Incident Summary
From approximately 20:30 UTC on January 24, 2020 to 22:34 UTC on January 24, 2020, there was a networking issue with our core switch that prevented some instances from obtaining IP addresses dynamically. This caused some instances to go offline.
Scope of Impact
During the incident window, offline instances caused services to be unavailable. This includes:
* Inability to send out reports
* Unable to preview creatives
Timeline (UTC)
Friday 24 January 2020 20:34 UTC First report of down instances
Friday 24 January 2020 21:41 UTC Engineering confirmed the Networking issue
Friday 24 January 2020 21:42 UTC The team started working to manually bring up the affected
Friday 24 January 2020 22:34 UTC Root cause identified on the core switch
Friday 24 January 2020 22:36 UTC Confirmed all affected instances are back up
Cause Analysis
The incident was caused by a failure on the core switch with the DHCP service, which caused many instances to become offline when they could not renew their IP addresses.
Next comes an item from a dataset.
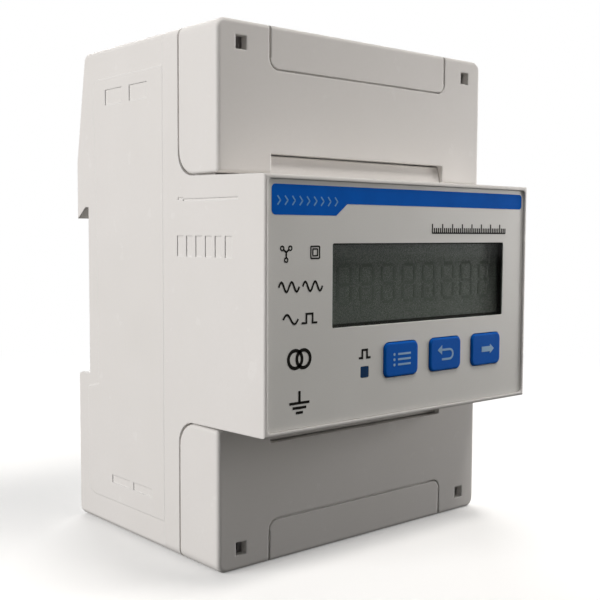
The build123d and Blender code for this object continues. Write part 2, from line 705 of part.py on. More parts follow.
def case_screws():
    screws = []
    for x in (-BOSS_X, BOSS_X):
        for z in BOSS_Z:
            head = rod_y(SCREW_HEAD, x, z, (SCREW_SEAT, SCREW_SEAT + 2))
            shank = rod_y(SCREW_SHANK, x, z, (-11.5, SCREW_SEAT))
            slot = box(around(x, 1.6), (SCREW_SEAT + 1, SCREW_SEAT + 3), around(z, 0.35))
            slot += box(around(x, 0.35), (SCREW_SEAT + 1, SCREW_SEAT + 3), around(z, 1.6))
            screws.append(head + shank - slot)
    return screws


# ---------------------------------------------------------------- all nodes


def all_nodes():
    nodes = {
        "rear_case": rear_case(),
        "front_case": front_case(),
        "upper_terminal_cover": terminal_cover("upper"),
        "lower_terminal_cover": terminal_cover("lower"),
        "face_plate": face_plate(),
        "display_window": display_window(),
        "pulse_light_pipe": pulse_light_pipe(),
        "pulse_lamp": pulse_lamp(),
        "key_switches": key_switches(),
        "lcd_glass": lcd_glass(),
        "lcd_frame": lcd_frame(),
        "backlight_guide": backlight_guide(),
        "lcd_contact_strips": lcd_contact_strips(),
        "display_board": display_board(),
        "main_board": main_board(),
        "board_link": board_link(),
        "transformer_core": transformer_core(),
        "transformer_coil": transformer_coil(),
        "smoothing_capacitors": smoothing_capacitors(),
        "surge_varistors": surge_varistors(),
        "metering_chip": metering_chip(),
        "processor_chip": processor_chip(),
        "optocouplers": optocouplers(),
        "upper_terminal_block": terminal_block(LINE, "upper", 14.0),
        "lower_terminal_block": terminal_block(SIGNAL, "lower", 8.0),
        "line_contacts": contacts(LINE, "upper"),
        "signal_contacts": contacts(SIGNAL, "lower"),
        "rail_latch": rail_latch(),
        "latch_spring": latch_spring(),
        "case_screws": case_screws(),
    }
    for index, name in enumerate(KEY_NAMES):
        nodes[name] = key_cap(index)
        nodes[f"{name}_plunger"] = key_plunger(index)
    for kind in (LINE, SIGNAL):
        for index, x in enumerate(terminal_x(kind)):
            nodes[f"{kind['name']}_cage_{index + 1}"] = clamp_cage(kind, x)
            nodes[f"{kind['name']}_screw_{index + 1}"] = clamp_screw(kind, x)
    return nodes


os.makedirs("parts", exist_ok=True)
for node, shape in all_nodes().items():
    solids = shape if isinstance(shape, list) else [shape]
    whole = Compound(children=[solid for item in solids for solid in item.solids()])
    whole.label = node
    export_step(whole, f"parts/{node}.step")
    print(node, len(whole.solids()), round(whole.volume, 1))
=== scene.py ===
# %% [markdown]
# # A rail-mounted energy meter and its finishes
#
# The meter is a stepped white case 72 mm wide and 100 mm high. A block in the middle carries the
# display, three blue keys and a printed label; two clip-on covers hide the terminals above and below.
# The CAD model already gives every piece its shape and place. This script gives each piece the finish
# of the real material, adds what is only printed or too fine for CAD, and sets up the studio.
# Everything is in metres, and sizes are written in millimetres through one small function.

# %% The frame that everything is fitted to
import json
import math
import bpy
from mathutils import Matrix, Vector


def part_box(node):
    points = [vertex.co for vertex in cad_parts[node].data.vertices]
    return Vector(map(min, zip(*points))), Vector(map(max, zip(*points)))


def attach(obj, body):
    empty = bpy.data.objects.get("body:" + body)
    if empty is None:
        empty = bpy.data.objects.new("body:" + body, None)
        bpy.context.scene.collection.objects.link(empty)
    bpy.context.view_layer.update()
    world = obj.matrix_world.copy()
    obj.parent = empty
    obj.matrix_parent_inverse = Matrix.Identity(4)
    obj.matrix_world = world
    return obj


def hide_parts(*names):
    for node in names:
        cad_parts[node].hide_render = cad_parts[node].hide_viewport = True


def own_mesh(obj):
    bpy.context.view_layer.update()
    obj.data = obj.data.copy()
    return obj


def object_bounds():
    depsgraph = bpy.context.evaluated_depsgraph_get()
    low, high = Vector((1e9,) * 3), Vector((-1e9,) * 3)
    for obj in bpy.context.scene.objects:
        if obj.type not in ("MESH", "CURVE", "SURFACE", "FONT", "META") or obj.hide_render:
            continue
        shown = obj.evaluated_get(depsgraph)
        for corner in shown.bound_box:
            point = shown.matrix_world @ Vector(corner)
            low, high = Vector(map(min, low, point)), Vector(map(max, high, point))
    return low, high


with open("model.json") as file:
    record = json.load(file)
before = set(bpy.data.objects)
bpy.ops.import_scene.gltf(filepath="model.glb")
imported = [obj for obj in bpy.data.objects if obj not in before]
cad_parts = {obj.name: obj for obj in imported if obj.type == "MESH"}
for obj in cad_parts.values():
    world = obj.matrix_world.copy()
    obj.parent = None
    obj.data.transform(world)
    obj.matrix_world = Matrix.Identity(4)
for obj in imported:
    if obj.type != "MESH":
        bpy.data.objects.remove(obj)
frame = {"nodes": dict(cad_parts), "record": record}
cad_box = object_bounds()


def mm(*values):
    """Millimetres as metres: one number, or a vector of several."""
    metres = [value / 1000 for value in values]
    return metres[0] if len(metres) == 1 else Vector(metres)


object_middle = (cad_box[0] + cad_box[1]) / 2
print("CAD box in mm:", [round(v * 1000, 2) for v in (*cad_box[0], *cad_box[1])])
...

Offline instances led to downed services.
Resolution Steps
Once the DHCP service on the core switch was brought online, all instances came back onto the network resulting in restored service.
Next Steps
1. Issue has been raised with the hardware vendor to identify the root cause
2. We are looking into converting core and critical instances to not rely on DHCP to stay online
The following incident has been fully resolved, and we will post a post-mortem as soon as we have completed one:
We apologize for the inconvenience this issue may have caused, and thank you for your continued support.